I know I've been lax in my blogging duties, but I fully intend to change my ways. I'm still fairly early on in the book, still in part one, but I had a stray thought I can quickly share on my lunch break.

I miss school...a little. I miss being an egghead and staying up late writing papers.  It's not enough for me to jump back into higher education (though yesterday I went to a grad school fair to shop around). But reading about people being passionate about some obscure German author and it bringing them together from different parts of the world made me yearn a little. Luckily I have you ladies who are inspiring me to read and think about what I'm reading, which hasn't been the case so much lately. Good books, but not a lot of analysis going on.

Last Reads:
Around the World in 80 Days - Michael Palin. A delightful travel book by one of the Pythons. He retraces the journey in Verne's book, and though it's not deeply thought-provoking, he's very funny and smart and the anecdotes made me want to pick up and go somewhere I've never been. Excited to read his other travel books - one called Pole to Pole about going from one end of the earth to the other sounds really neat.

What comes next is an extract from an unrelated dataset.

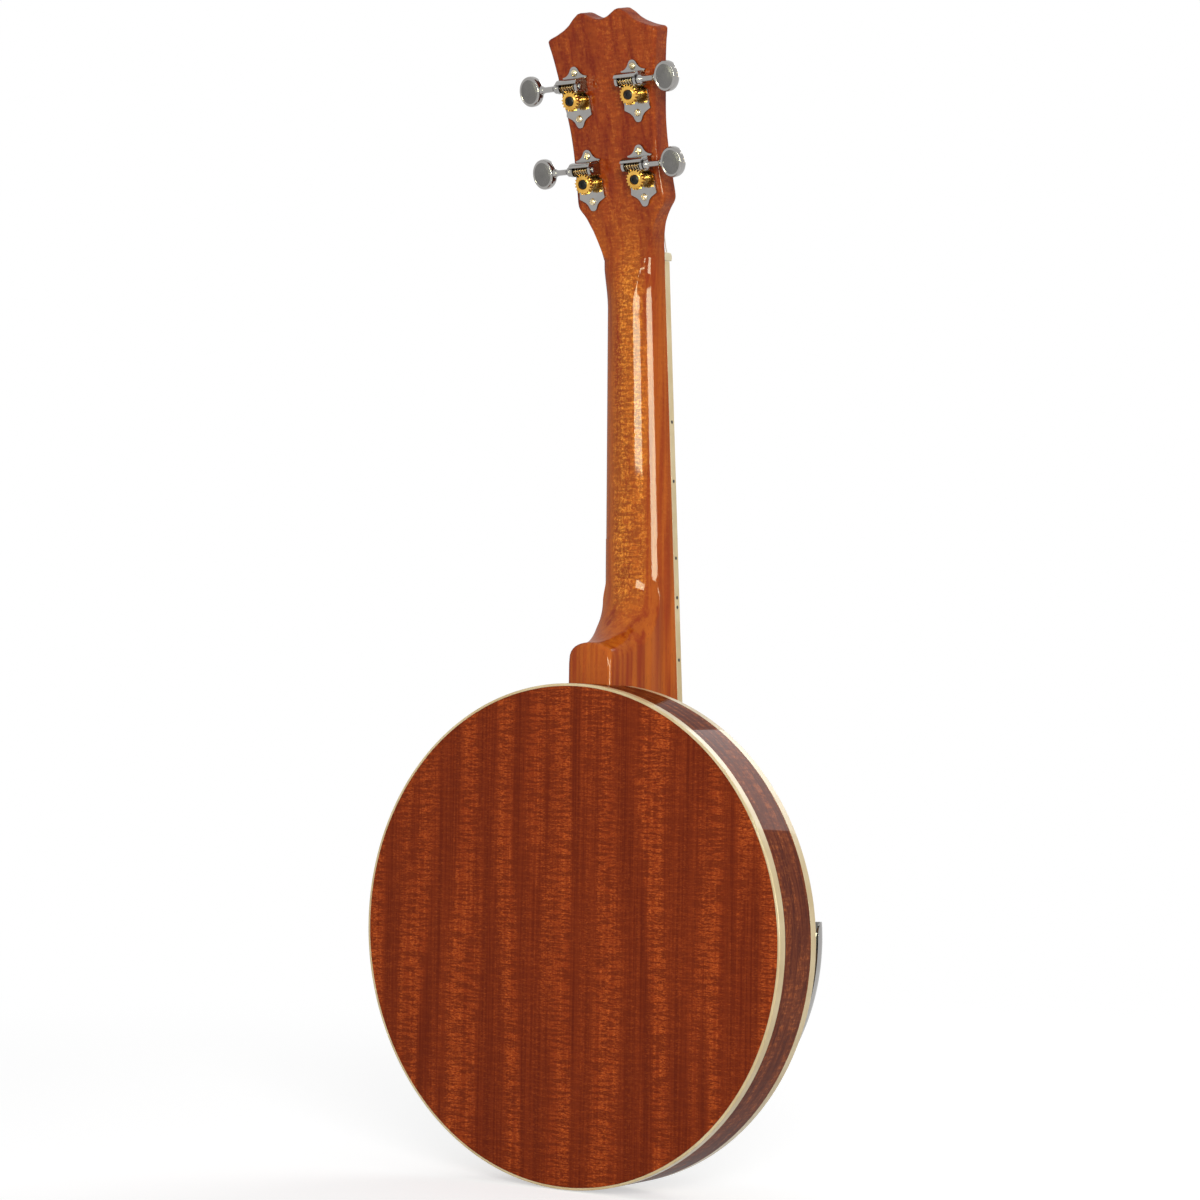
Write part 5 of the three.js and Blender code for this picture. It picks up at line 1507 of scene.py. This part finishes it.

Game of Thrones - George R.R. Martin. I saw everyone and their mother is reading this on the T due to it being adapted for TV on HBO, and after a slow start I really got into it. Books like these are usually not my cup of tea, but the characters are really engaging and the drama grounded in power and family dynamics, vs some fantasy-type books that usually lose me with "world rules".

The Help - Kathryn Stockett. The reason I'm delayed on 2666 is an impending library deadline for this one. Very enjoyable. 

Succubus Blues - Richelle Mead. Perfect beach read. Succubus with a heart of gold. Not a lot of thought going on, but it's fun and silly.

Tonight I have a date with 2666 - will report back soon! I'm intrigued as to how German literature is going to transition into the murders of young women in Mexico. Skype-wise, I'm free after 6:00 or 7:00 EST, just let me know and I'll clear my night for book club!